### [RAW DATA]
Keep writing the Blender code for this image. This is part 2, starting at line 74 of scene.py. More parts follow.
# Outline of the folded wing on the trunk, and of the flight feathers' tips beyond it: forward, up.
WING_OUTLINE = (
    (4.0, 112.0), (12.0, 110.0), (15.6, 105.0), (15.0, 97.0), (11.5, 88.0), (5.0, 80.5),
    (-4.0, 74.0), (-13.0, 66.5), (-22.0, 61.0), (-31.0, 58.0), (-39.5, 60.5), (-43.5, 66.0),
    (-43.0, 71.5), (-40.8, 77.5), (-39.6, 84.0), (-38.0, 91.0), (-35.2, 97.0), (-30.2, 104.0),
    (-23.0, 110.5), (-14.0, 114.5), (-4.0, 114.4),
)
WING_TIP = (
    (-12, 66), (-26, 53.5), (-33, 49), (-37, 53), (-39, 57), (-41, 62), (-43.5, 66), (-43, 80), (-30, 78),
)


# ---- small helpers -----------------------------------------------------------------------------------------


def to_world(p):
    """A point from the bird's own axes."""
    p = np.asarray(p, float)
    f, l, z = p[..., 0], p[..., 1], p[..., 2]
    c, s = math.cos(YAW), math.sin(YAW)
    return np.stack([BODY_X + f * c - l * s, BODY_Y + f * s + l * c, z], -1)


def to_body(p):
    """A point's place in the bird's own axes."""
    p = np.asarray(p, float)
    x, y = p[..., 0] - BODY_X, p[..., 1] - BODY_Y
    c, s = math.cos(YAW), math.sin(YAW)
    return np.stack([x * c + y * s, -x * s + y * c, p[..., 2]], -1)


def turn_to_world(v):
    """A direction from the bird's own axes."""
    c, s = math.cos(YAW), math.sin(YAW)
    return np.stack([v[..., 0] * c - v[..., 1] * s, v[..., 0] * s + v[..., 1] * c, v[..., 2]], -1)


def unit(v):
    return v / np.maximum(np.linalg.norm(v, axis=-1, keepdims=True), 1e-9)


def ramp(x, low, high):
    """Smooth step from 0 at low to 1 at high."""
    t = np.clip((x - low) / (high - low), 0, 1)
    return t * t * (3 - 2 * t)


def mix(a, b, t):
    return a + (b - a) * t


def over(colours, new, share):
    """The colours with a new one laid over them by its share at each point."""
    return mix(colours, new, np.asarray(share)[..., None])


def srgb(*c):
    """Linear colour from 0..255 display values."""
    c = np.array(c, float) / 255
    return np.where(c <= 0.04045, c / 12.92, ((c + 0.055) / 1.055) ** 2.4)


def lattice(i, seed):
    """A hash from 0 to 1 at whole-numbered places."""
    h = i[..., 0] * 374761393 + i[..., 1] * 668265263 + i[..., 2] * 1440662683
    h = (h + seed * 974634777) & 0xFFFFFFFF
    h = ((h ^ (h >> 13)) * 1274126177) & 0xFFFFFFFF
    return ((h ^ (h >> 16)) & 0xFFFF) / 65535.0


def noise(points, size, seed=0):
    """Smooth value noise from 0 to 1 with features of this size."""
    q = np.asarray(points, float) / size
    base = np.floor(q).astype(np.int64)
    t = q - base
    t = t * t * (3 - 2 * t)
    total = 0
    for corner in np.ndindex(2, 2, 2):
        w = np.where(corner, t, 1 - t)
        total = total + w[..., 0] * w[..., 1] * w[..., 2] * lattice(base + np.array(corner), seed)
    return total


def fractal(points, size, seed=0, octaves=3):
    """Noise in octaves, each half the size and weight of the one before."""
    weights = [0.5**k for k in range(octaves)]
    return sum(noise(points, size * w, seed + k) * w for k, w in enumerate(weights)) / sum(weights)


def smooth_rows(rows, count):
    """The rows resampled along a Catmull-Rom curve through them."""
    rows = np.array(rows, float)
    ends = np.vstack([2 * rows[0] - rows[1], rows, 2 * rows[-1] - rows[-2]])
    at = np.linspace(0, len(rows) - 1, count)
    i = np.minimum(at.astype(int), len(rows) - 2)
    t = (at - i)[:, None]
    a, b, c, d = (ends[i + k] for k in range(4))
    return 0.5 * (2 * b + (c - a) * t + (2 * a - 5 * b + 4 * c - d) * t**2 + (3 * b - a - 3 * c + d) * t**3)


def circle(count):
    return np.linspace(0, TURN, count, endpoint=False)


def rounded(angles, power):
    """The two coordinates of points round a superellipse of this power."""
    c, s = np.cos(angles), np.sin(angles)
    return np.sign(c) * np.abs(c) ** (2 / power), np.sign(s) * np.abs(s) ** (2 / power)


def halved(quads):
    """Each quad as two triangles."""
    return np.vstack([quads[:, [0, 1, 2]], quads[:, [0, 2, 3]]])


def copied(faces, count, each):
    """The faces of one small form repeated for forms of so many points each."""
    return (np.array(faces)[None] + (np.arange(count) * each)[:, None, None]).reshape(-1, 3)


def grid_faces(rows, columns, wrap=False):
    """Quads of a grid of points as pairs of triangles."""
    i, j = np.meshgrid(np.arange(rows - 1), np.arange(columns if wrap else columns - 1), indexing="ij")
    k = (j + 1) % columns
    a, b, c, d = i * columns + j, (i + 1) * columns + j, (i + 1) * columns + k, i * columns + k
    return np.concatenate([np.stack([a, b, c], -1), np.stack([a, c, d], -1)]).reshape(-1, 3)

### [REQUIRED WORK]
Set down the lines above as they stand, starting with the first line and ending with the line that contains "return t * t * (3 - 2 * t)".

### [EXPECTED ANSWER]
Keep writing the Blender code for this image. This is part 2, starting at line 74 of scene.py. More parts follow.
# Outline of the folded wing on the trunk, and of the flight feathers' tips beyond it: forward, up.
WING_OUTLINE = (
    (4.0, 112.0), (12.0, 110.0), (15.6, 105.0), (15.0, 97.0), (11.5, 88.0), (5.0, 80.5),
    (-4.0, 74.0), (-13.0, 66.5), (-22.0, 61.0), (-31.0, 58.0), (-39.5, 60.5), (-43.5, 66.0),
    (-43.0, 71.5), (-40.8, 77.5), (-39.6, 84.0), (-38.0, 91.0), (-35.2, 97.0), (-30.2, 104.0),
    (-23.0, 110.5), (-14.0, 114.5), (-4.0, 114.4),
)
WING_TIP = (
    (-12, 66), (-26, 53.5), (-33, 49), (-37, 53), (-39, 57), (-41, 62), (-43.5, 66), (-43, 80), (-30, 78),
)


# ---- small helpers -----------------------------------------------------------------------------------------


def to_world(p):
    """A point from the bird's own axes."""
    p = np.asarray(p, float)
    f, l, z = p[..., 0], p[..., 1], p[..., 2]
    c, s = math.cos(YAW), math.sin(YAW)
    return np.stack([BODY_X + f * c - l * s, BODY_Y + f * s + l * c, z], -1)


def to_body(p):
    """A point's place in the bird's own axes."""
    p = np.asarray(p, float)
    x, y = p[..., 0] - BODY_X, p[..., 1] - BODY_Y
    c, s = math.cos(YAW), math.sin(YAW)
    return np.stack([x * c + y * s, -x * s + y * c, p[..., 2]], -1)


def turn_to_world(v):
    """A direction from the bird's own axes."""
    c, s = math.cos(YAW), math.sin(YAW)
    return np.stack([v[..., 0] * c - v[..., 1] * s, v[..., 0] * s + v[..., 1] * c, v[..., 2]], -1)


def unit(v):
    return v / np.maximum(np.linalg.norm(v, axis=-1, keepdims=True), 1e-9)


def ramp(x, low, high):
    """Smooth step from 0 at low to 1 at high."""
    t = np.clip((x - low) / (high - low), 0, 1)
    return t * t * (3 - 2 * t)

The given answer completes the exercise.